» **Given data**:
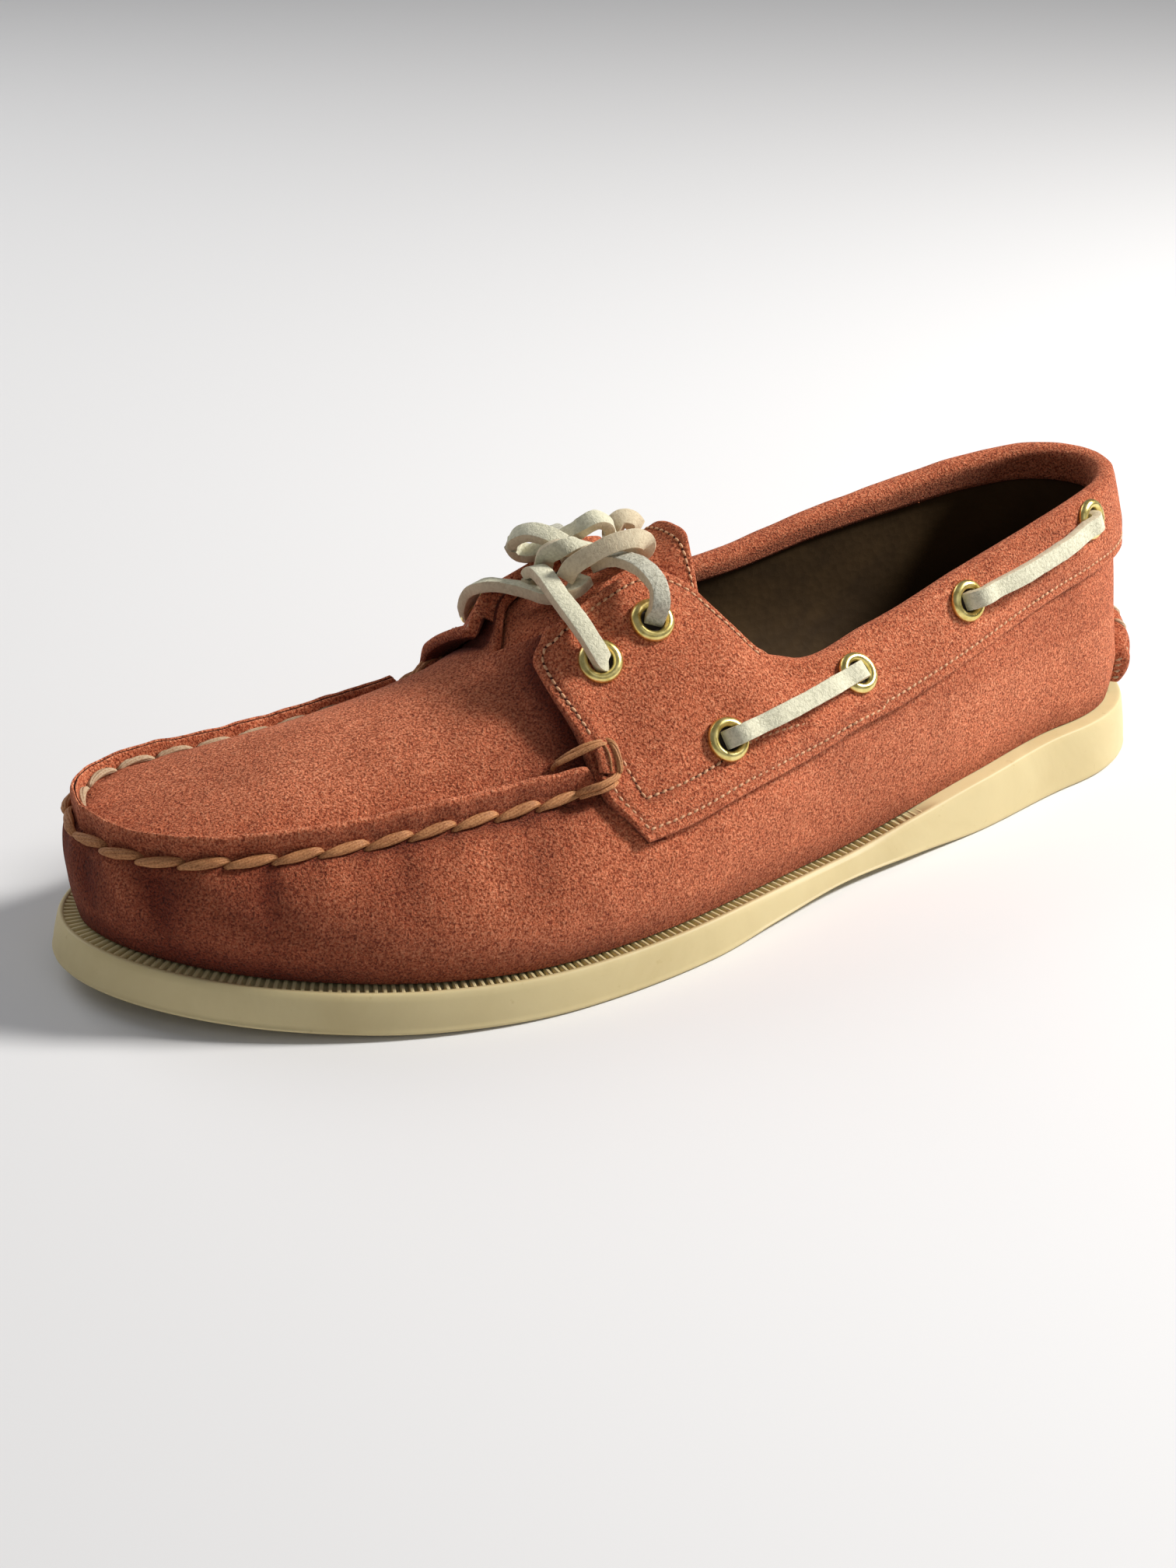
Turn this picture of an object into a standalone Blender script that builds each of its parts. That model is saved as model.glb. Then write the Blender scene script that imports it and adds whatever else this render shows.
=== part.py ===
"""Boat shoe for the left foot, standing empty on its sole.

Lengths are in metres. X runs from the heel to the toe, Y towards the outer side
of the foot, Z up. The sole rests on Z = 0. Tables hold shares of the leading
sizes, so a change of length, width or collar height carries through.
"""
import bpy
import bmesh
import numpy as np

for old in list(bpy.data.objects):
    bpy.data.objects.remove(old, do_unlink=True)

MM = 0.001
# leading sizes
LENGTH = 299.5*MM            # sole, heel to toe
BALL_WIDTH = 106.5*MM        # sole at the ball
COLLAR_HEIGHT = 74.5*MM      # top line at the heel above the floor
HEEL_RIM = 15.0*MM           # sole side wall at the heel
TOE_SWING = 13.0*MM          # toe tip towards the inner side
SEAM_SWING = 18.5*MM         # same for the ring seam of the vamp
FLARE = 1.8*MM               # sole underside wider than its rim
WALL = 2.2*MM                # upper, leather with lining
GAP = 0.3*MM                 # joint clearance between pieces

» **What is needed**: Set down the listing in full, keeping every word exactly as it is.

» **Answer**:
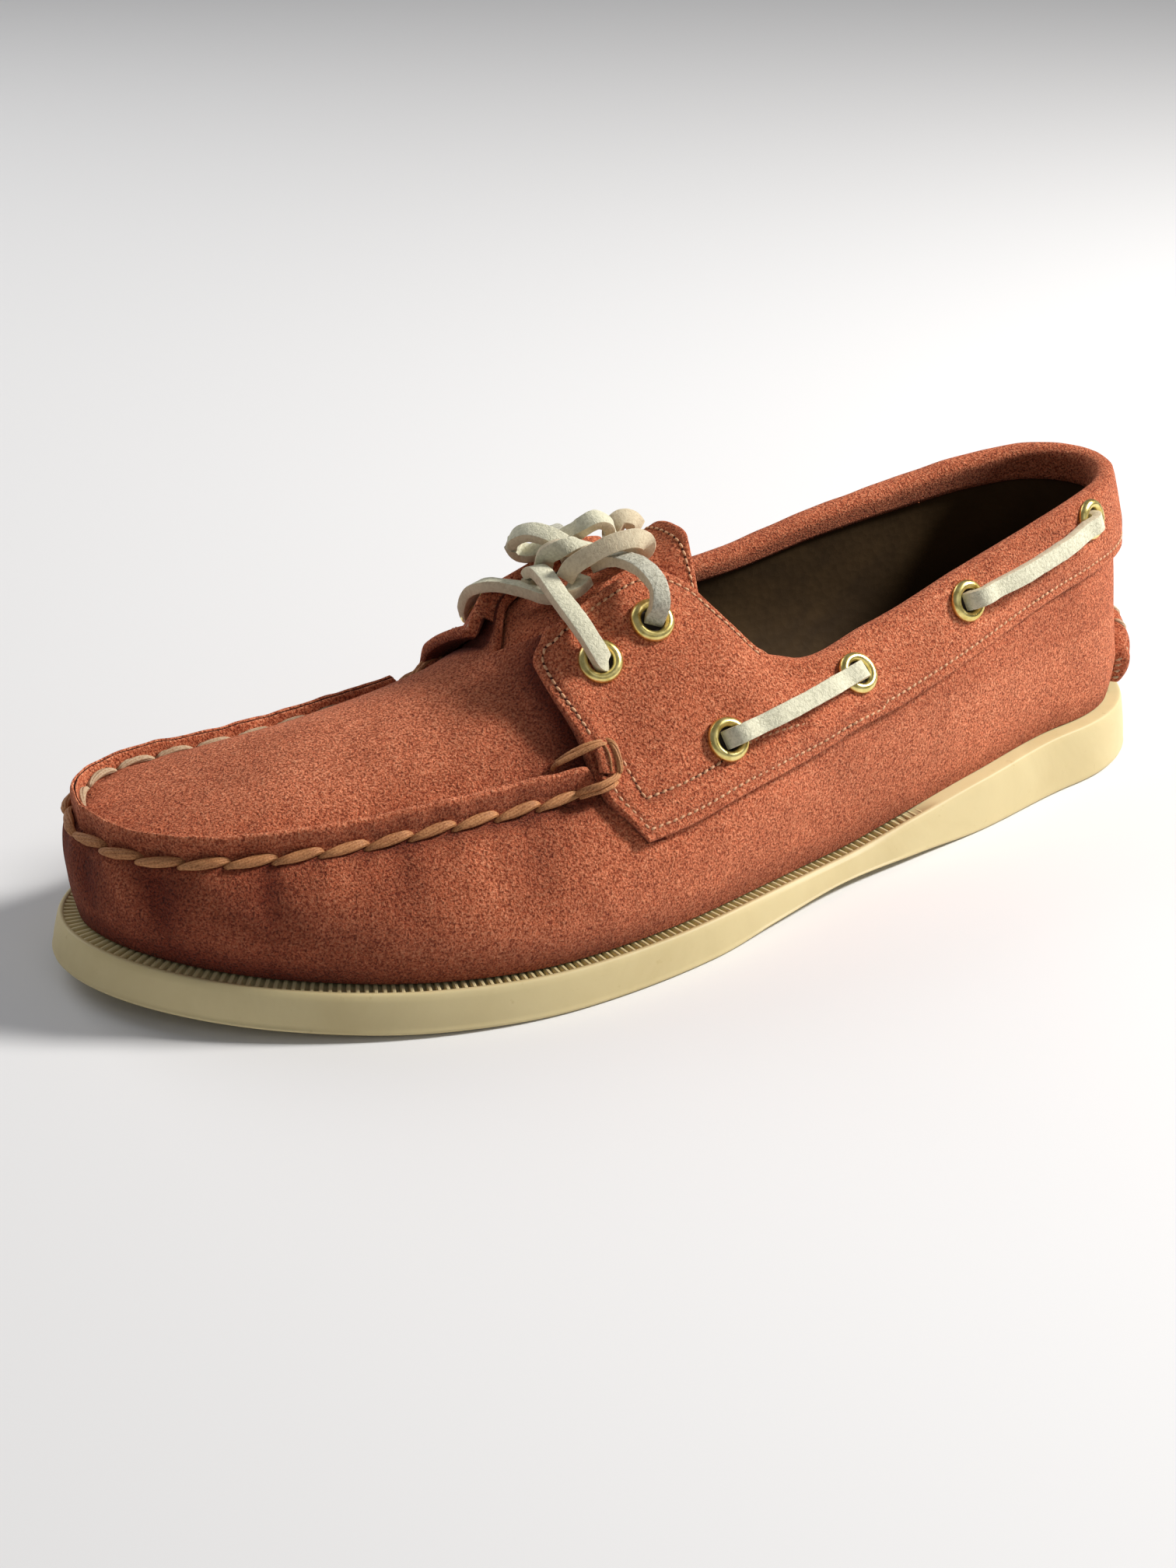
Turn this picture of an object into a standalone Blender script that builds each of its parts. That model is saved as model.glb. Then write the Blender scene script that imports it and adds whatever else this render shows.
=== part.py ===
"""Boat shoe for the left foot, standing empty on its sole.

Lengths are in metres. X runs from the heel to the toe, Y towards the outer side
of the foot, Z up. The sole rests on Z = 0. Tables hold shares of the leading
sizes, so a change of length, width or collar height carries through.
"""
import bpy
import bmesh
import numpy as np

for old in list(bpy.data.objects):
    bpy.data.objects.remove(old, do_unlink=True)

MM = 0.001
# leading sizes
LENGTH = 299.5*MM            # sole, heel to toe
BALL_WIDTH = 106.5*MM        # sole at the ball
COLLAR_HEIGHT = 74.5*MM      # top line at the heel above the floor
HEEL_RIM = 15.0*MM           # sole side wall at the heel
TOE_SWING = 13.0*MM          # toe tip towards the inner side
SEAM_SWING = 18.5*MM         # same for the ring seam of the vamp
FLARE = 1.8*MM               # sole underside wider than its rim
WALL = 2.2*MM                # upper, leather with lining
GAP = 0.3*MM                 # joint clearance between pieces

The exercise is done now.